As an example, we are working with another company to develop a new robot system designed to transport goods using AGVs (unmanned guided vehicles). The robot is designed so that two robots can reliably grab and transport loads from both sides, regardless of the size or shape of the load, as long as there are flexible wheels on the unit load to move the load. The robot system is currently in the final stages of testing on site. These robots have been developed to automate warehouse operations within the Group.

We then utilise the Group's internal know-how to offer them as a logistics automation service to customers outside the Group.

 

In 2011, your company established a joint venture in China. Could you provide more details about this specific joint venture? Additionally, are you actively seeking similar partnerships in other overseas markets?

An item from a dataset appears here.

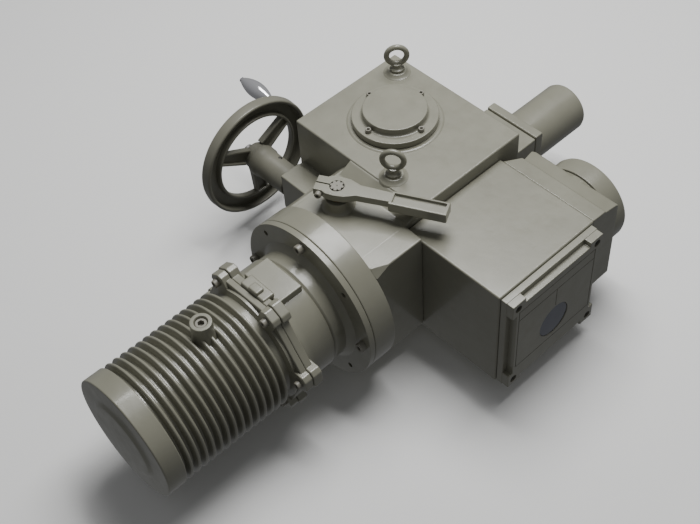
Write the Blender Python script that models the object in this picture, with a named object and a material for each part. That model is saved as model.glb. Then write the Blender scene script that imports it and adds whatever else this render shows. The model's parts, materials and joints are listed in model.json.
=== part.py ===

The aim of the joint venture in China was to secure a workforce of engineers abroad. Chinese engineers are highly educated and trained, and are a valuable human asset to our business, as labour costs are lower than in Japan. Including our joint venture partners, we currently have around 120 employees in China working on the development of our systems. Following the success of this model, we are actively seeking to do so in other countries.

 

If we returned five years from now, what goals or ambitions would you like to have achieved by then as president? How would you like your company to be perceived and positioned in the global market?

So far, as a logistics IT company, we have been working with each and every company to solve logistics issues in their supply chains.

However, to reiterate, the shortage of workers in the logistics industry as a whole is a major social issue for Japan as a whole. Against this background, we would like to contribute to a sustainable society by improving the efficiency of logistics in Japan as a whole through joint logistics that unites industries and business categories, while creating synergies not only with our Group but also with external partners from time to time.

As a result of these efforts, my goal is for the company to be positioned as a leading logistics IT company.